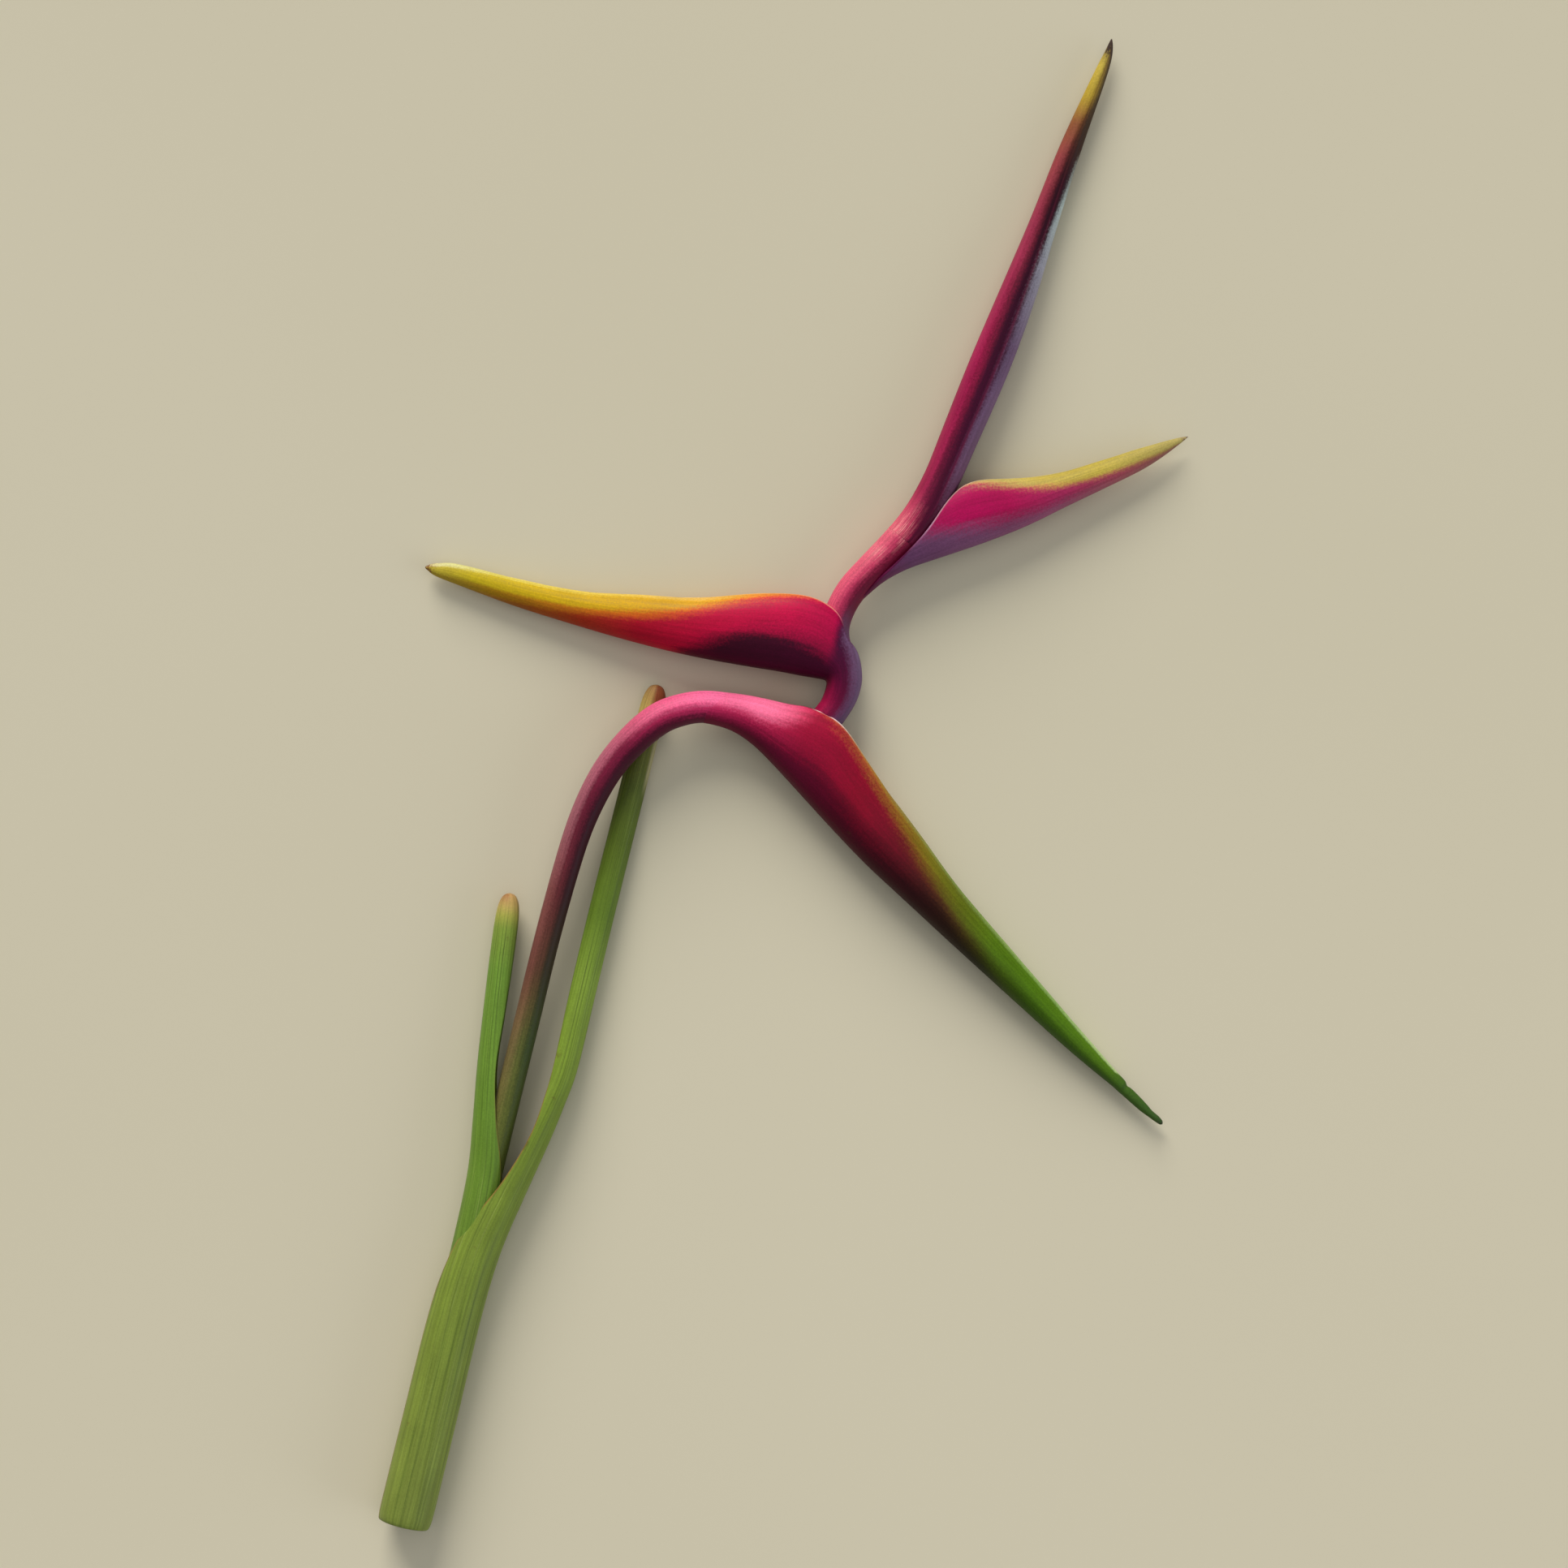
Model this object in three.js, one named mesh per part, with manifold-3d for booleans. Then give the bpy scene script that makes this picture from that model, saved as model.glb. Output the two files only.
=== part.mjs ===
// One cut flowering stem of a heliconia, lying on a level surface.
// Millimetres, +Z up. The zigzag flower head lies flat in the XY plane with its tip toward +Y,
// and the origin is on the surface under the middle of the stem's outline.
// Every growing part is a loft: a closed cylinder whose rings are laid on the stations below.

import * as THREE from "three";
import { mergeVertices } from "three/addons/utils/BufferGeometryUtils.js";
import Module from "manifold-3d";

const wasm = await Module();
wasm.setup();

// Driving dimensions
const CLEARANCE = 0.3;        // gap between a clasping part and what it clasps
const KEEL_WALL = 3.0;        // bract wall along the keel
const MARGIN_WALL = 2.2;      // bract wall under the two margins
const SIDE_WALL = 2.0;        // bract wall on its flanks
const BRACT_SIDES = 20;       // facets round a bract
const STEM_SIDES = 18;        // facets round the stalk and the sheaths
const SLIT_REACH = 4;         // how far the slit between the margins is cut past them
const SLIT_START = 0.1;       // where the slit starts, as a share of the ring's half reach
const SLIT_SIDES = 8;
const SLIT_SQUARENESS = 0.5;
const HOLLOW_START = 2;       // station at which a bract's hollow starts
const FOOT_CLOSING = 0.55;    // how far the hollow draws in at its foot
const TIP_CLOSING = 0.45;     // and at its other end
const LEAST_HALF = 0.5;       // a hollow is never drawn in further than this
const SEAT_REACH = 3;         // how far a seat runs on past the ends of what sits in it
const FLOWER_RADIUS = 2.5;    // thickest part of one flower
const FLOWER_SIDES = 8;
const FLOWER_ROWS = 7;
const FLOWER_START = 3.1;     // station of a bract that its flowers spring from
const FLOWER_SHORT = 0.4;     // how many stations short of the slit's end they stay
const GROUND_SPAN = 2000;
const GROUND_DEPTH = 100;

// Stalk: one curved axis from the cut end up the arch and along the zigzag, with its radius.
// x, y, height of the axis, radius
const STALK = [
  [-168.8, -321.3, 10.45, 5.3], [-147.2, -233.1, 10.6, 5.2], [-131.8, -170.1, 11.0, 5.1],
  [-119.9, -121.8, 11.6, 5.1], [-111.7, -88.2, 12.4, 5.1], [-102.3, -54.6, 13.4, 5.3],
  [-96.2, -37.8, 13.9, 5.6], [-89.8, -25.2, 14.3, 5.9], [-83.6, -16.4, 14.6, 6.1],
  [-76.4, -8.8, 14.8, 6.4], [-70.1, -3.4, 14.8, 6.5], [-63.4, 0.4, 14.5, 6.5],
  [-54.0, 2.9, 13.6, 6.4], [-46.2, 3.0, 12.9, 6.5], [-40.0, 2.0, 12.3, 6.5],
  [-35.0, 0.2, 11.9, 5.9], [-25.2, -3.4, 11.4, 5.9], [-15.5, -5.5, 11.1, 6.0],
  [-7.1, -4.6, 10.9, 6.1], [-0.4, -0.6, 10.8, 6.1], [4.2, 6.6, 10.8, 5.7],
  [5.8, 13.9, 10.8, 5.6], [4.9, 21.4, 10.8, 5.6], [2.6, 29.0, 10.8, 5.7],
  [2.4, 35.7, 10.8, 5.9], [4.9, 42.9, 10.8, 5.7], [9.2, 50.0, 10.9, 5.1],
  [16.2, 57.4, 11.0, 5.1], [23.8, 64.6, 11.4, 5.0], [30.7, 71.4, 11.8, 4.8],
  [36.8, 80.0, 11.5, 4.4], [42.5, 90.5, 10.9, 3.8],
];

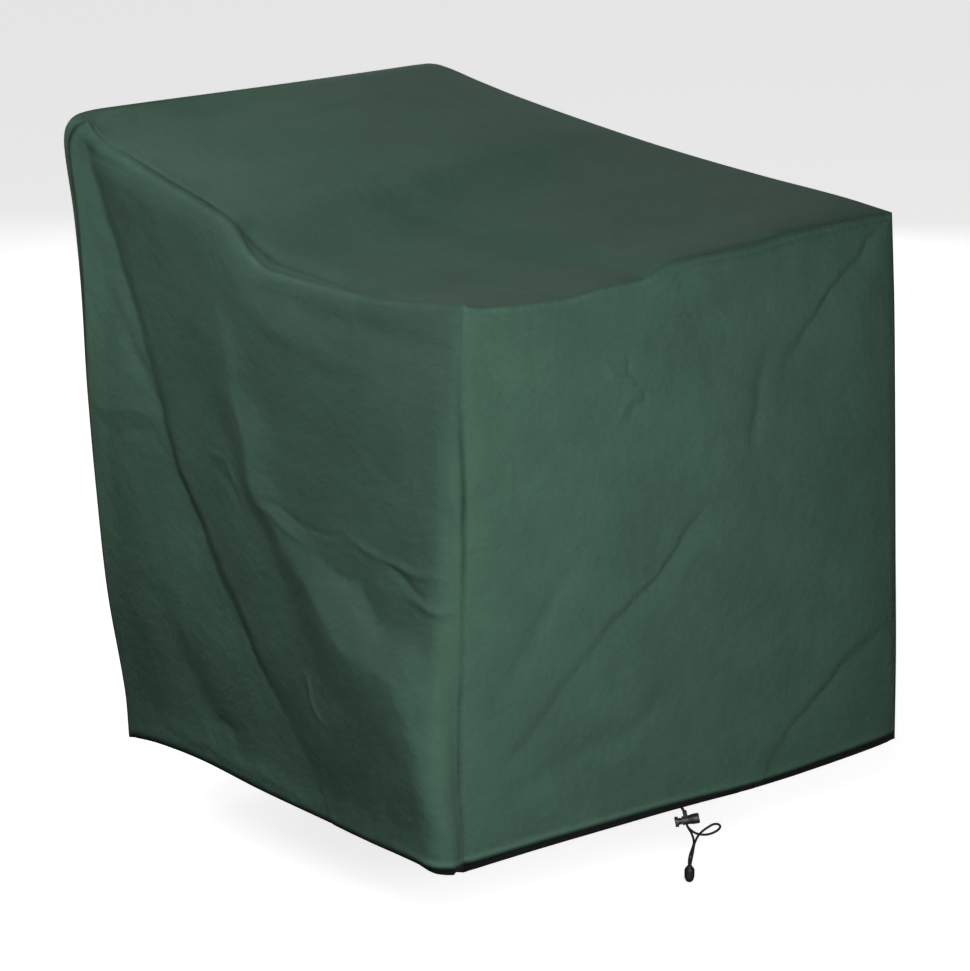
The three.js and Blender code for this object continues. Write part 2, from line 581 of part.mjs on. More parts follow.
function tube(points) {
  const curve = new THREE.CatmullRomCurve3(points.map((p) => vec(...p)), false, 'centripetal');
  const section = new THREE.Shape();
  for (let i = 0; i < CORD_SIDES; i += 1) {
    const angle = (i / CORD_SIDES) * Math.PI * 2;
    const x = (CORD_DIAMETER / 2) * Math.cos(angle);
    const y = (CORD_DIAMETER / 2) * Math.sin(angle);
    if (i === 0) section.moveTo(x, y);
    else section.lineTo(x, y);
  }
  section.closePath();
  const steps = Math.max(2, Math.round(curve.getLength() / (2.2 * CORD_DIAMETER)));
  return new THREE.ExtrudeGeometry(section, { steps, extrudePath: curve, curveSegments: 1 });
}

// Body of revolution along +X; profile rows are: place along the axis, radius
function turned(profile, sides) {
  const points = profile.map(([x, r]) => new THREE.Vector2(r, x));
  const geometry = new THREE.LatheGeometry(points, sides);
  geometry.rotateZ(-Math.PI / 2);
  return geometry;
}

const wasm = await Module();
wasm.setup();

function toSolid(geometry) {
  const bare = geometry.clone();
  bare.deleteAttribute('normal');
  bare.deleteAttribute('uv');
  const merged = mergeVertices(bare, 1e-4);
  return new wasm.Manifold(new wasm.Mesh({
    numProp: 3,
    vertProperties: new Float32Array(merged.attributes.position.array),
    triVerts: new Uint32Array(merged.index.array),
  }));
}

function fromSolid(solid) {
  const mesh = solid.getMesh();
  const geometry = new THREE.BufferGeometry();
  geometry.setAttribute('position', new THREE.BufferAttribute(mesh.vertProperties, 3));
  geometry.setIndex(new THREE.BufferAttribute(mesh.triVerts, 1));
  return geometry.toNonIndexed();
}

// Barrel of the lock, with a blind bore for the plunger and a boss where the cord goes in
function lockBarrel() {
  const { barrelStart, barrelEnd, barrelRadius, neckRadius, boreRadius, boreEnd, cordAt, bossHeight } = LOCK;
  const body = toSolid(turned([
    [boreEnd, 0], [boreEnd, boreRadius], [barrelStart, boreRadius], [barrelStart, neckRadius],
    [cordAt + 3, neckRadius], [barrelEnd - 7, barrelRadius], [barrelEnd - 1, barrelRadius],
    [barrelEnd, barrelRadius - 1], [barrelEnd, 0],
  ], 20));
  const bossDepth = 6.8;
  const bossLength = 5.4;
  const bossFoot = boreRadius + 0.4;
  const boss = new THREE.BoxGeometry(bossLength, bossDepth, bossHeight - bossFoot);
  boss.translate(cordAt, 0, (bossHeight + bossFoot) / 2);
  return fromSolid(body.add(toSolid(boss)));
}

// Plunger of the lock: a flat head to press, a stem in the bore, and the slot that the cord goes through
function lockPlunger() {
  const { headRadius, headLength, stemRadius, stemEnd, cordAt } = LOCK;
  const body = toSolid(turned([
    [0, 0], [0, headRadius - 0.6], [0.6, headRadius], [headLength, headRadius], [headLength, stemRadius],
    [stemEnd, stemRadius], [stemEnd, 0],
  ], 20));
  const clear = 0.4;
  const slotStart = cordAt - CORD_DIAMETER / 2 - clear - PLUNGER_TRAVEL;
  const slotEnd = cordAt + CORD_DIAMETER / 2 + clear;
  const slot = new THREE.BoxGeometry(slotEnd - slotStart, 2 * CORD_DIAMETER + 0.8, 4 * stemRadius);
  slot.translate((slotStart + slotEnd) / 2, 0, 0);
  return fromSolid(body.subtract(toSolid(slot)));
}

function cordEnd() {
  const { length, topRadius, widest } = CORD_END;
  const geometry = turned([
    [0, 0], [0, topRadius - 0.5], [0.8, topRadius], [length * 0.1, topRadius + 1],
    [length * 0.2, widest - 0.3], [length * 0.26, widest], [length * 0.68, widest],
    [length * 0.8, widest - 0.5], [length * 0.93, widest - 1.9], [length, widest - 3.6], [length, 0],
  ], 20);
  geometry.rotateY(Math.PI / 2);
  return geometry;
}

function makeDrawcord() {
  const cord = new THREE.Group();
  cord.position.set(...CORD_PLACE);
  cord.rotation.z = CORD_TURN;

  const lock = new THREE.Group();
  lock.position.set(...LOCK_LEFT);
  lock.rotation.y = LOCK_TILT;
  lock.add(named('cord_lock_barrel', lockBarrel(), BLACK));
  lock.add(named('cord_lock_plunger', lockPlunger(), BLACK));
  cord.add(lock);

  const bossTop = vec(LOCK.cordAt, 0, LOCK.bossHeight + TOUCH).applyEuler(lock.rotation).add(lock.position);
  for (const [name, side] of [['cord_stub_back', STRAND_APART], ['cord_stub_front', -STRAND_APART]]) {
    const top = HEM_UNDERSIDE - TOUCH;
    const stub = [
      [bossTop.x - 2.6, side, top], [bossTop.x - 2.5, side, top - 0.8],
      [bossTop.x - 0.1, side, bossTop.z + 1.1], [bossTop.x, side, bossTop.z + 0.3],
    ];
    cord.add(named(name, tube(stub), CORD_BLACK));
  }
  cord.add(named('cord_straight_strand', tube(STRAIGHT_STRAND), CORD_BLACK));
  cord.add(named('cord_looped_strand', tube(LOOPED_STRAND), CORD_BLACK));

  const end = named('cord_end', cordEnd(), BLACK);
  end.position.set(...CORD_END.place);
  cord.add(end);
  return cord;
}

const group = new THREE.Group();
group.position.z = -SUPPORT_HEIGHT;
for (const name of Object.keys(PANELS)) group.add(makePanel(name));
group.add(makeDrawcord());

export default group;
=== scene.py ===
"""Fitted cloth cover for a single armchair: sewn panels, drawcord with its lock and cord end.

Shapes are built in millimetres above the hem, as the part's solids are,
and moved to the row frame (metres, zero under the top) when a mesh is made.
"""
import math

import bpy
import numpy as np
from mathutils import Matrix, Vector


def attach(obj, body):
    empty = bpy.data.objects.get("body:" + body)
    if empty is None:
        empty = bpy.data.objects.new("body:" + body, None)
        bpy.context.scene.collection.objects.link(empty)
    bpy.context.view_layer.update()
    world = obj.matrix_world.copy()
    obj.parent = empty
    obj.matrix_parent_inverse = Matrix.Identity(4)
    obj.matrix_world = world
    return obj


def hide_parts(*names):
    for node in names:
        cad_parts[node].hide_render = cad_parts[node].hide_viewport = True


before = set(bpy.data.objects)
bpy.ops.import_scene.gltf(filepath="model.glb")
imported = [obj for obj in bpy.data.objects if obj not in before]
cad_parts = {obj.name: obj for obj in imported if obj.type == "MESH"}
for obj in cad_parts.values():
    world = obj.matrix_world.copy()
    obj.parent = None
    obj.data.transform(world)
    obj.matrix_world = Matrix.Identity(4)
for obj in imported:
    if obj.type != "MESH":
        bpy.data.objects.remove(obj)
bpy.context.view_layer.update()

# Overall sizes in millimetres
FRONT_HEIGHT = 700
BACK_HEIGHT = 793
TOP_WIDTH_FRONT = 700
TOP_WIDTH_BACK = 606
HEM_WIDTH = 760
HEM_DEPTH = 650
BACK_OVERHANG = 210
SUPPORT_HEIGHT = 702
# Thickness of the cloth, and how far each panel's rims stand back from its seams
SHEET = 2
SEAM_PULL = 0.03

FRONT_Y = -HEM_DEPTH / 2 - 2
BACK_Y = HEM_DEPTH / 2 - 3
TOP_BACK_Y = BACK_Y + BACK_OVERHANG


def row_frame(points):
    """Millimetres above the hem to metres in the row frame."""
    return (np.asarray(points, float) - (0, 0, SUPPORT_HEIGHT)) / 1000


# Camera at the photograph's viewing angle
CAMERA_PLACE = (-3.2366, -3.7818, 1.0476)
CAMERA_AZIMUTH = math.radians(40.19)
CAMERA_DOWN = math.radians(15.71)
FOCAL_LENGTH = 148.3
SENSOR = 36


def make_camera():
    data = bpy.data.cameras.new("camera")
    data.lens = FOCAL_LENGTH
    data.sensor_width = SENSOR
    data.clip_end = 200
    camera = bpy.data.objects.new("camera", data)
    bpy.context.scene.collection.objects.link(camera)
    turn = Matrix.Rotation(-CAMERA_AZIMUTH, 4, "Z") @ Matrix.Rotation(math.pi / 2 - CAMERA_DOWN, 4, "X")
    camera.matrix_world = Matrix.Translation(CAMERA_PLACE) @ turn
    bpy.context.scene.camera = camera


make_camera()


# Node materials
class Shader:
    """A material whose nodes are added by short calls."""

    def __init__(self, name):
        self.material = bpy.data.materials.new(name)
        self.material.use_nodes = True
        self.tree = self.material.node_tree
        self.principled = self.tree.nodes["Principled BSDF"]

    def node(self, kind, inputs=None, **settings):
        node = self.tree.nodes.new(kind)
        for key, value in settings.items():
            setattr(node, key, value)
        for key, value in (inputs or {}).items():
            self.feed(node.inputs[key], value)
        return node

    def feed(self, socket, value):
        if isinstance(value, bpy.types.NodeSocket):
            self.tree.links.new(value, socket)
        else:
            socket.default_value = value

    def set(self, **values):
        for key, value in values.items():
            self.feed(self.principled.inputs[key.replace("_", " ")], value)

    def math(self, operation, first, second=0.0, clamp=False):
        node = self.node("ShaderNodeMath", operation=operation, use_clamp=clamp)
        self.feed(node.inputs[0], first)
        self.feed(node.inputs[1], second)
        return node.outputs[0]

    def mix(self, factor, first, second):
        node = self.node("ShaderNodeMix", data_type="RGBA")
        self.feed(node.inputs["Factor"], factor)
        self.feed(node.inputs["A"], first)
        self.feed(node.inputs["B"], second)
        return node.outputs["Result"]

    def noise(self, vector, scale, detail=4.0, roughness=0.5):
        node = self.node("ShaderNodeTexNoise", {"Vector": vector, "Scale": scale, "Detail": detail,
                                                "Roughness": roughness})
        return node.outputs["Fac"]

    def ramp(self, value, low, high):
        """Nothing up to low and one from high, with a smooth rise between them."""
        node = self.node("ShaderNodeMapRange", {"Value": value, "From Min": low, "From Max": high})
        node.interpolation_type = "SMOOTHSTEP"
        return node.outputs["Result"]

    def spread(self, value, low, high, start=0.0, stop=1.0):
        """Low where the value is at start and high where it is at stop, held beyond them."""
        node = self.node("ShaderNodeMapRange", {"Value": value, "From Min": start, "From Max": stop,
                                                "To Min": low, "To Max": high})
        return node.outputs["Result"]

    def bump(self, height, distance, strength=1.0, normal=None):
        node = self.node("ShaderNodeBump", {"Height": height, "Distance": distance, "Strength": strength})
        if normal is not None:
            self.feed(node.inputs["Normal"], normal)
        return node.outputs["Normal"]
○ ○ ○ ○
- [PROBLEM REQUIREMENTS]: Copy the lines from the entries above in which the word "that" appears.

- [EXERCISE SOLUTION]:
Model this object in three.js, one named mesh per part, with manifold-3d for booleans. Then give the bpy scene script that makes this picture from that model, saved as model.glb. Output the two files only.
const FLOWER_START = 3.1;     // station of a bract that its flowers spring from
// Plunger of the lock: a flat head to press, a stem in the bore, and the slot that the cord goes through